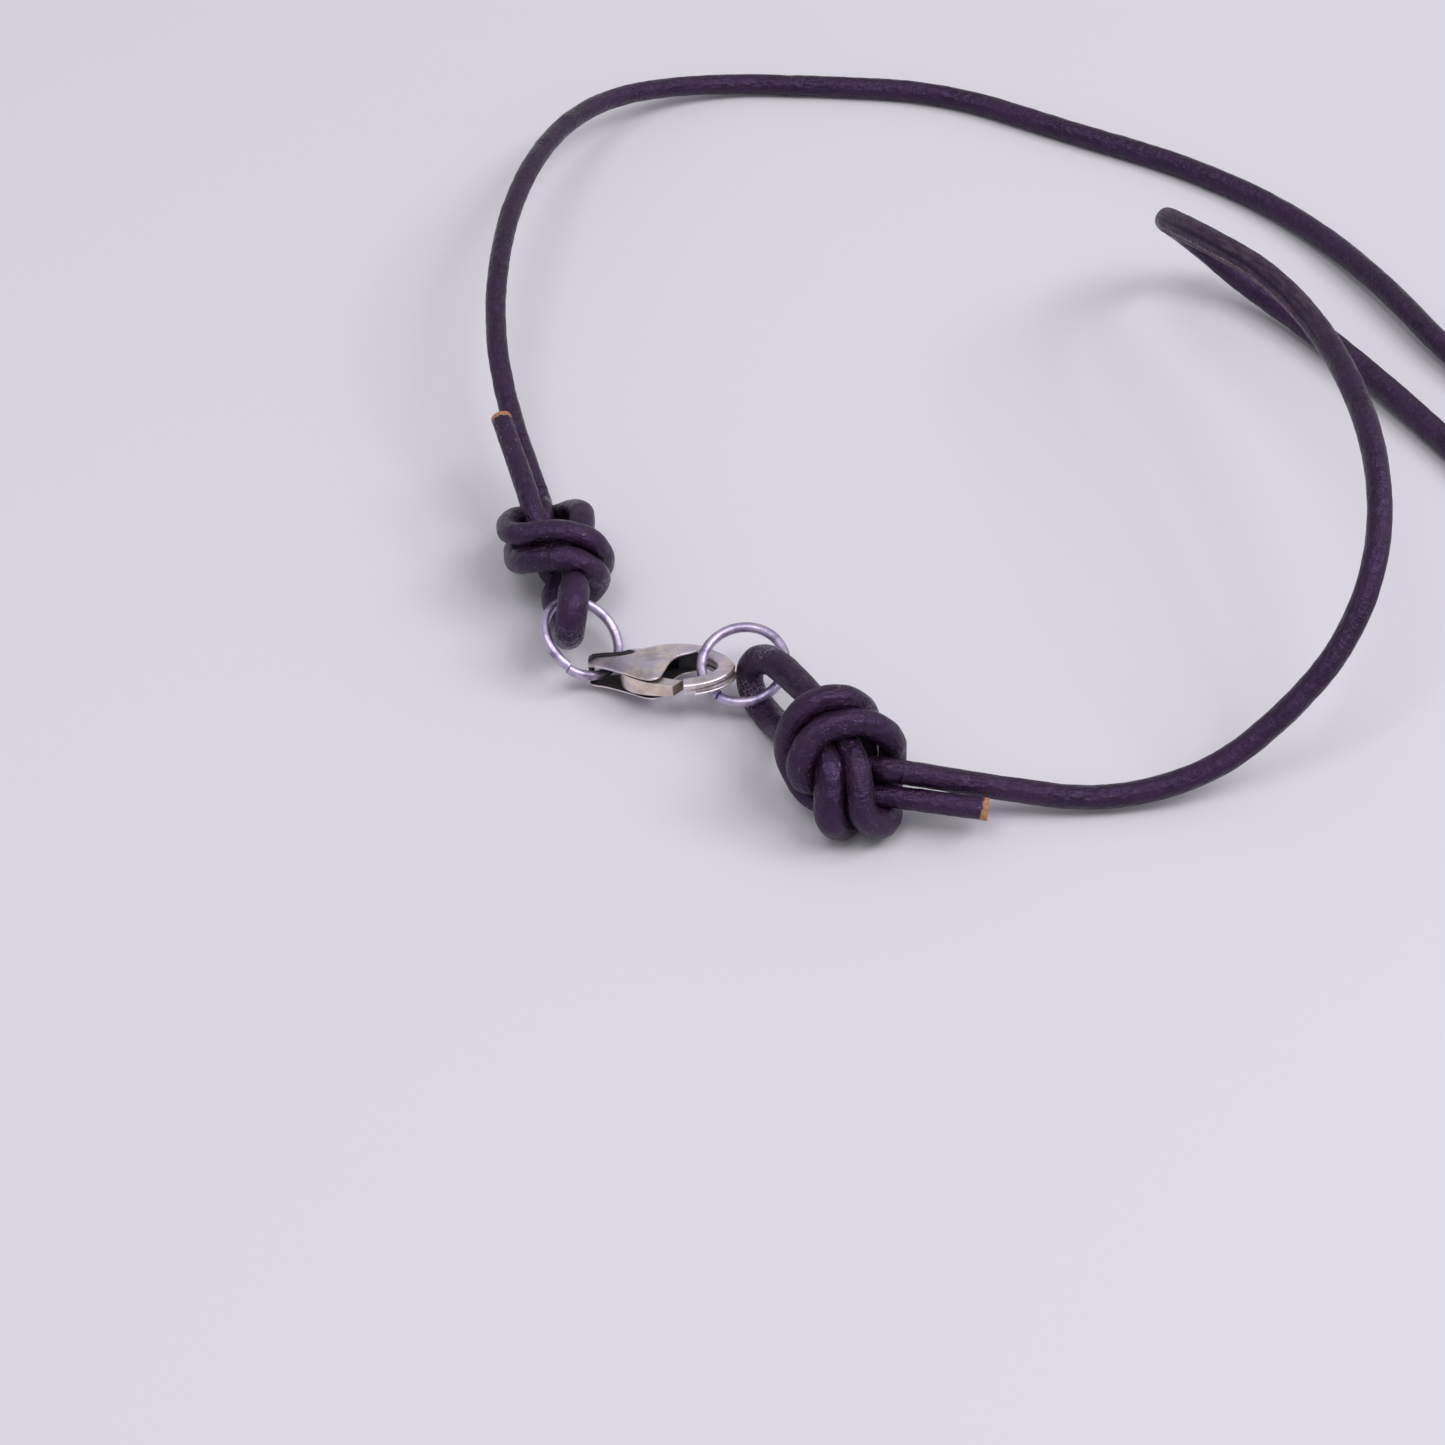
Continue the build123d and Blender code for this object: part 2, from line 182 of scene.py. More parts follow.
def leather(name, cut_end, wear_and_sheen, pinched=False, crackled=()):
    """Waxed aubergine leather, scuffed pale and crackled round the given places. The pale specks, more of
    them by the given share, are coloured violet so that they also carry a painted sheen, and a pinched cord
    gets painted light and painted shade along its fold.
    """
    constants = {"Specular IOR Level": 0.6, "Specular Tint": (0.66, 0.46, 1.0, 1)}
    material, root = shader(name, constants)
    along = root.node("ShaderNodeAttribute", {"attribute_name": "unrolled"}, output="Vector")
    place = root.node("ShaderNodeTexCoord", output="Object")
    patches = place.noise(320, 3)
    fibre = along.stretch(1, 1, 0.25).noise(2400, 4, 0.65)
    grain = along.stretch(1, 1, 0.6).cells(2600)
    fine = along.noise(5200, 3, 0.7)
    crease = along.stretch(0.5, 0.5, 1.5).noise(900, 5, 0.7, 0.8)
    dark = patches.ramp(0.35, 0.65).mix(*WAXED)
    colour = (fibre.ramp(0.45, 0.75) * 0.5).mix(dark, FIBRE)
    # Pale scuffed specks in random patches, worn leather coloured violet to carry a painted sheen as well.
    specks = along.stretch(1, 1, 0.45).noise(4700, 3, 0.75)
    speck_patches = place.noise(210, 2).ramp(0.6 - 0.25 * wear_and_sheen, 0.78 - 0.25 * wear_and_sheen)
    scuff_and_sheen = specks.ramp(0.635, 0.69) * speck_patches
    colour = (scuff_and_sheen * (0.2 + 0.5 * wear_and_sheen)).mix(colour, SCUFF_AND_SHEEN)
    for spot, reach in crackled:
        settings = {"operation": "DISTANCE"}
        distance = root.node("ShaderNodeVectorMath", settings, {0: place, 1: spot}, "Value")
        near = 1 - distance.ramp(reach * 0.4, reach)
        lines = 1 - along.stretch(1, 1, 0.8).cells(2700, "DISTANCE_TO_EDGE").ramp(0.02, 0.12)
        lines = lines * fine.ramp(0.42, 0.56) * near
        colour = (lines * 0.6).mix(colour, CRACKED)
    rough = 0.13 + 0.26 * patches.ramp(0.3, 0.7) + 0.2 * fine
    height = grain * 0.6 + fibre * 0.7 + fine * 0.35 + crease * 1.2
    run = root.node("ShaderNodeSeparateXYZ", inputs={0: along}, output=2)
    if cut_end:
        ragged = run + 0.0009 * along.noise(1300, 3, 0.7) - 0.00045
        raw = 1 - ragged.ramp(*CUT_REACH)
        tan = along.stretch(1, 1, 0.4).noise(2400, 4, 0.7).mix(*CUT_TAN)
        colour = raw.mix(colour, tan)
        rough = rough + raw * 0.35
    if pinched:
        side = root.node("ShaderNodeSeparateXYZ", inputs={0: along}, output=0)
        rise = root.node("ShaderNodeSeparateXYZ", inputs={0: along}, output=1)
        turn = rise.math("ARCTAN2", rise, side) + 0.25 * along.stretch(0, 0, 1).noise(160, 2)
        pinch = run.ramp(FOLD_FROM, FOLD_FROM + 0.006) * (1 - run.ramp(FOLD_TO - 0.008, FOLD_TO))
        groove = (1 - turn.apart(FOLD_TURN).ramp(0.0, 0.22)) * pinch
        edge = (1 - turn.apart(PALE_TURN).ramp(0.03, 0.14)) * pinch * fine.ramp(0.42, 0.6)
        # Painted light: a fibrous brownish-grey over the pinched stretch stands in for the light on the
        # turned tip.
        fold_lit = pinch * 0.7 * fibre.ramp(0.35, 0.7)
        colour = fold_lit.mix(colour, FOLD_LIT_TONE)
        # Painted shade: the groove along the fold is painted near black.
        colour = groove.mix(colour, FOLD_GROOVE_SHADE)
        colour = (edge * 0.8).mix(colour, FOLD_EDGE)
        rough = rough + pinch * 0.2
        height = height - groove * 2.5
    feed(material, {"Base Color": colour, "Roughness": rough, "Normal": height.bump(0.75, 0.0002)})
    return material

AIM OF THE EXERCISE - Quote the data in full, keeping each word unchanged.

EXERCISE SOLUTION -
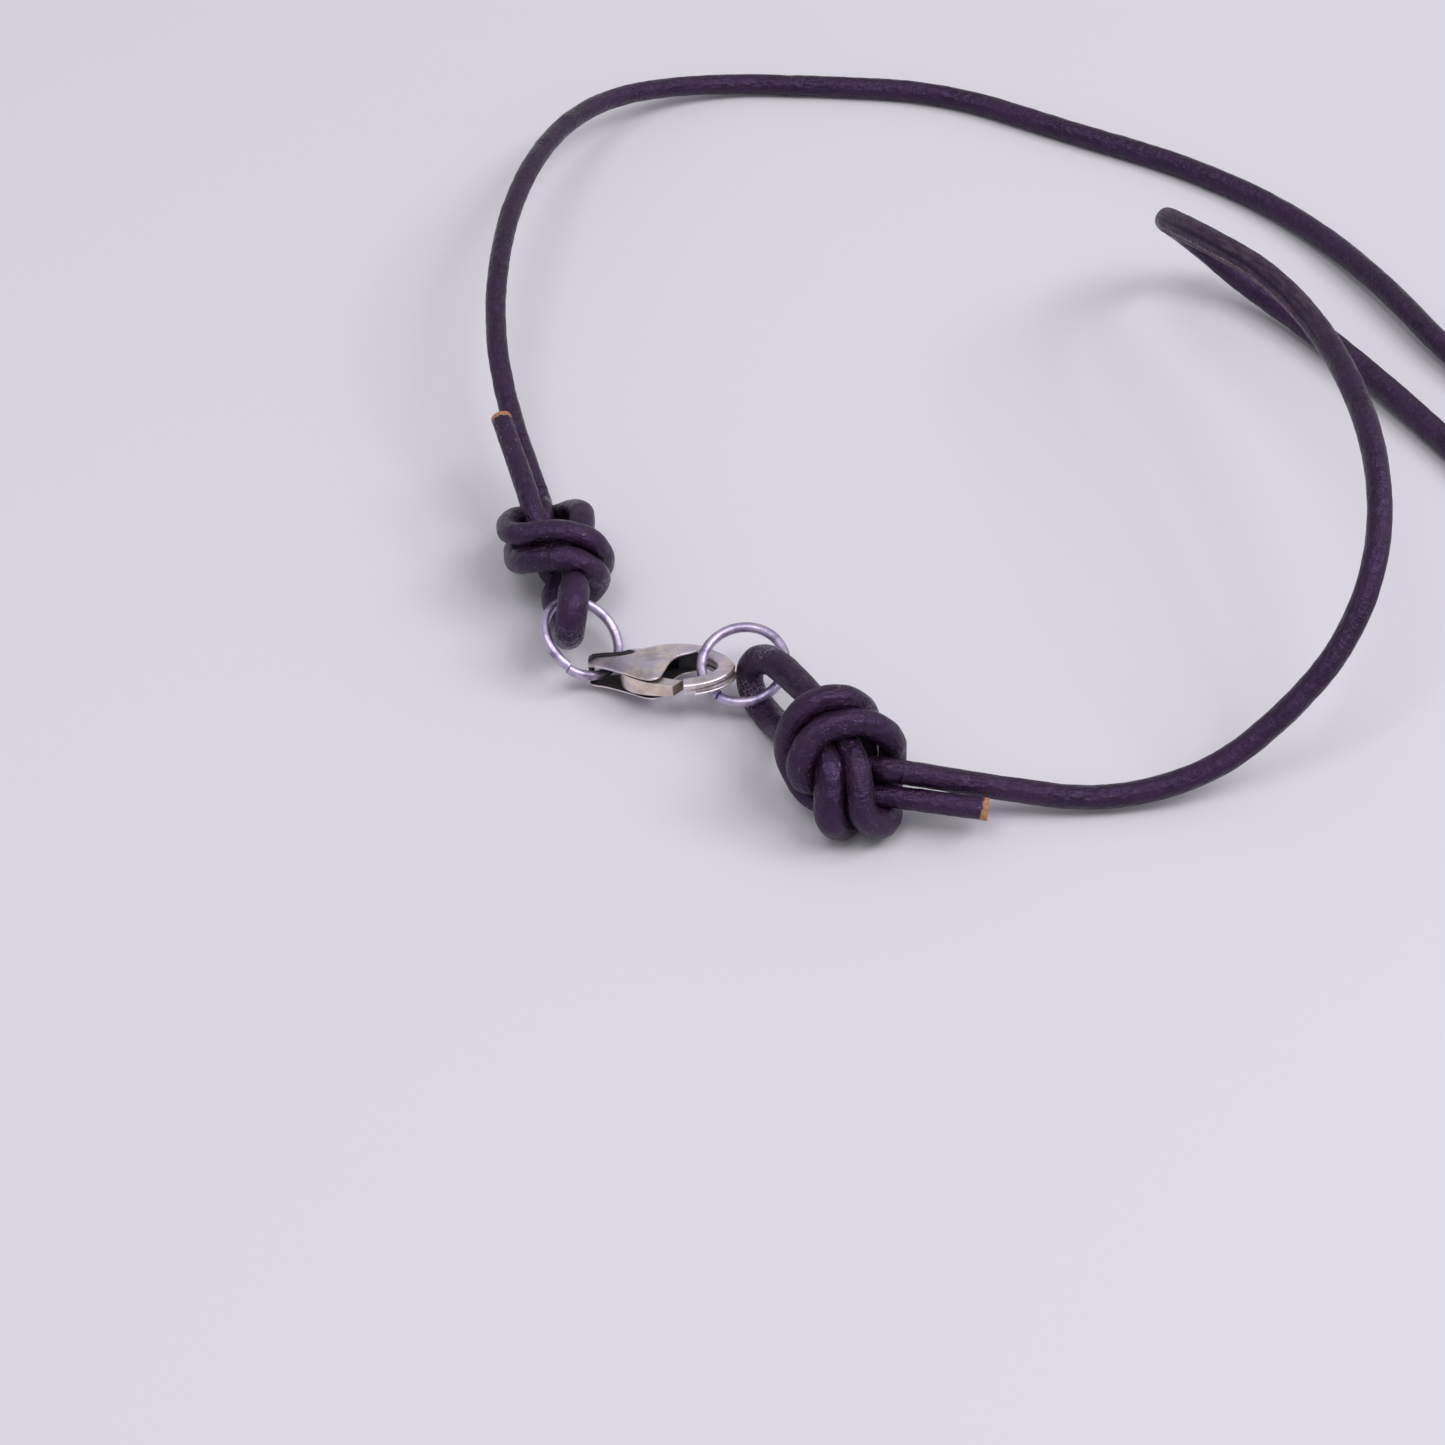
Continue the build123d and Blender code for this object: part 2, from line 182 of scene.py. More parts follow.
def leather(name, cut_end, wear_and_sheen, pinched=False, crackled=()):
    """Waxed aubergine leather, scuffed pale and crackled round the given places. The pale specks, more of
    them by the given share, are coloured violet so that they also carry a painted sheen, and a pinched cord
    gets painted light and painted shade along its fold.
    """
    constants = {"Specular IOR Level": 0.6, "Specular Tint": (0.66, 0.46, 1.0, 1)}
    material, root = shader(name, constants)
    along = root.node("ShaderNodeAttribute", {"attribute_name": "unrolled"}, output="Vector")
    place = root.node("ShaderNodeTexCoord", output="Object")
    patches = place.noise(320, 3)
    fibre = along.stretch(1, 1, 0.25).noise(2400, 4, 0.65)
    grain = along.stretch(1, 1, 0.6).cells(2600)
    fine = along.noise(5200, 3, 0.7)
    crease = along.stretch(0.5, 0.5, 1.5).noise(900, 5, 0.7, 0.8)
    dark = patches.ramp(0.35, 0.65).mix(*WAXED)
    colour = (fibre.ramp(0.45, 0.75) * 0.5).mix(dark, FIBRE)
    # Pale scuffed specks in random patches, worn leather coloured violet to carry a painted sheen as well.
    specks = along.stretch(1, 1, 0.45).noise(4700, 3, 0.75)
    speck_patches = place.noise(210, 2).ramp(0.6 - 0.25 * wear_and_sheen, 0.78 - 0.25 * wear_and_sheen)
    scuff_and_sheen = specks.ramp(0.635, 0.69) * speck_patches
    colour = (scuff_and_sheen * (0.2 + 0.5 * wear_and_sheen)).mix(colour, SCUFF_AND_SHEEN)
    for spot, reach in crackled:
        settings = {"operation": "DISTANCE"}
        distance = root.node("ShaderNodeVectorMath", settings, {0: place, 1: spot}, "Value")
        near = 1 - distance.ramp(reach * 0.4, reach)
        lines = 1 - along.stretch(1, 1, 0.8).cells(2700, "DISTANCE_TO_EDGE").ramp(0.02, 0.12)
        lines = lines * fine.ramp(0.42, 0.56) * near
        colour = (lines * 0.6).mix(colour, CRACKED)
    rough = 0.13 + 0.26 * patches.ramp(0.3, 0.7) + 0.2 * fine
    height = grain * 0.6 + fibre * 0.7 + fine * 0.35 + crease * 1.2
    run = root.node("ShaderNodeSeparateXYZ", inputs={0: along}, output=2)
    if cut_end:
        ragged = run + 0.0009 * along.noise(1300, 3, 0.7) - 0.00045
        raw = 1 - ragged.ramp(*CUT_REACH)
        tan = along.stretch(1, 1, 0.4).noise(2400, 4, 0.7).mix(*CUT_TAN)
        colour = raw.mix(colour, tan)
        rough = rough + raw * 0.35
    if pinched:
        side = root.node("ShaderNodeSeparateXYZ", inputs={0: along}, output=0)
        rise = root.node("ShaderNodeSeparateXYZ", inputs={0: along}, output=1)
        turn = rise.math("ARCTAN2", rise, side) + 0.25 * along.stretch(0, 0, 1).noise(160, 2)
        pinch = run.ramp(FOLD_FROM, FOLD_FROM + 0.006) * (1 - run.ramp(FOLD_TO - 0.008, FOLD_TO))
        groove = (1 - turn.apart(FOLD_TURN).ramp(0.0, 0.22)) * pinch
        edge = (1 - turn.apart(PALE_TURN).ramp(0.03, 0.14)) * pinch * fine.ramp(0.42, 0.6)
        # Painted light: a fibrous brownish-grey over the pinched stretch stands in for the light on the
        # turned tip.
        fold_lit = pinch * 0.7 * fibre.ramp(0.35, 0.7)
        colour = fold_lit.mix(colour, FOLD_LIT_TONE)
        # Painted shade: the groove along the fold is painted near black.
        colour = groove.mix(colour, FOLD_GROOVE_SHADE)
        colour = (edge * 0.8).mix(colour, FOLD_EDGE)
        rough = rough + pinch * 0.2
        height = height - groove * 2.5
    feed(material, {"Base Color": colour, "Roughness": rough, "Normal": height.bump(0.75, 0.0002)})
    return material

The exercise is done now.